HMS Galatea was one of seven armoured cruisers built for the Royal Navy in the mid-1880s. She was sold for scrap on 5 April 1905.

==Design and description==
Galatea had a length between perpendiculars of 300 ft, a beam of 56 ft and a draught of 24 ft. Designed to displace 5040 LT, all of the Orlando-class ships proved to be overweight and displaced approximately 5535 LT. The ship was powered by a pair of three-cylinder triple-expansion steam engines, each driving one shaft, which were designed to produce a total of 8500 ihp and a maximum speed of 18 kn using steam provided by four boilers with forced draught. The ship carried a maximum of 900 LT of coal which was designed to give her a range of 8000 nmi at a speed of 10 kn. The ship's complement was 484 officers and ratings.

Galateas main armament consisted of two breech-loading (BL) 9.2 in Mk V guns, one gun fore and aft of the superstructure on pivot mounts. Her secondary armament was ten BL 6 in guns, five on each broadside. Protection against torpedo boats was provided by six quick-firing (QF) 6-pounder Hotchkiss guns and ten QF 3-pounder Hotchkiss guns, most of which were mounted on the main deck in broadside positions. The ship was also armed with six 18-inch (457 mm) torpedo tubes: four on the broadside above water and one each in the bow and stern below water.

The ship was protected by a waterline compound armour belt 10 in thick. It covered the middle 200 ft of the ship and was 5 ft 6 in high. Because the ship was overweight, the top of the armour belt was 2 ft below the waterline when she was fully loaded. The ends of the armour belt were closed off by transverse bulkheads 16 in. The lower deck was 2–3 in thick over the full length of the hull. The conning tower was protected by 12 in of armour.

==Construction and service==
Galatea, named for the eponymous figure from Greek legend, was laid down on 21 April 1885 by Robert Napier and Sons at their shipyard in Govan, Glasgow. The ship was launched on 10 March 1887, and completed in March 1889.

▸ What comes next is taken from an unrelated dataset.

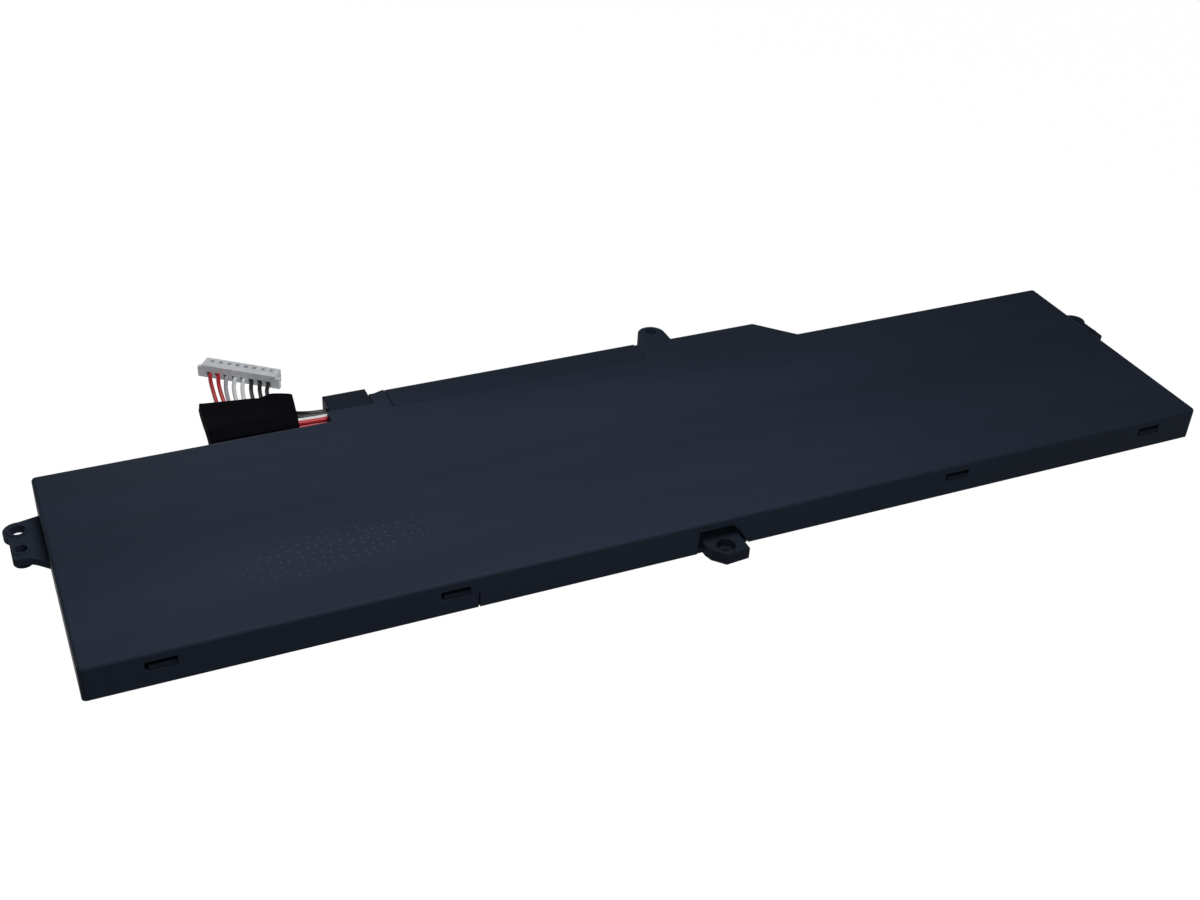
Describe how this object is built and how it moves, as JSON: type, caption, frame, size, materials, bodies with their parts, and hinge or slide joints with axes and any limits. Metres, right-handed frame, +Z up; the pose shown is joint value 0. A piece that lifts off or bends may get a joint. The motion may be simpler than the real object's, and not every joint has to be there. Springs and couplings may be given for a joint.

She held a continuous commission as coast guard ship at Humber district based at Hull from 3 May 1893 until February 1903. On 12 May 1894, a six-pounder blank round exploded when Galatea was saluting ships of the German fleet at Firth of Forth. One of the ship's crew was killed and another badly injured, having to have an arm amputated. On the night of 10/11 February 1898, Galatea was at anchor on the Humber when the steamer Marbella, carrying a cargo of racehorses, collided with the cruiser. The steamer sank within ten minutes, but Marbellas crew and the single passenger safely evacuated to Galatea before the steamer sank, although all the racehorses were lost. Captain Charles Henry Cross was appointed in command in September 1898, and was briefly succeeded by Captain Richard William White in March–April 1900, during which she escorted the royal yacht Victoria and Albert with Queen Victoria on a visit to Ireland. From April that year Captain Robert Dalrymple Barwick Bruce was in command. She was under the command of Captain Robert Stevenson Dalton Cuming from February 1902 until February 1903, during which she took part in the fleet review held at Spithead on 16 August 1902 for the coronation of King Edward VII, and visited Copenhagen the following month. Captain Cuming paid her off at Chatham on 10 February 1903, when she was placed in the D Division of the Dockyard Reserve.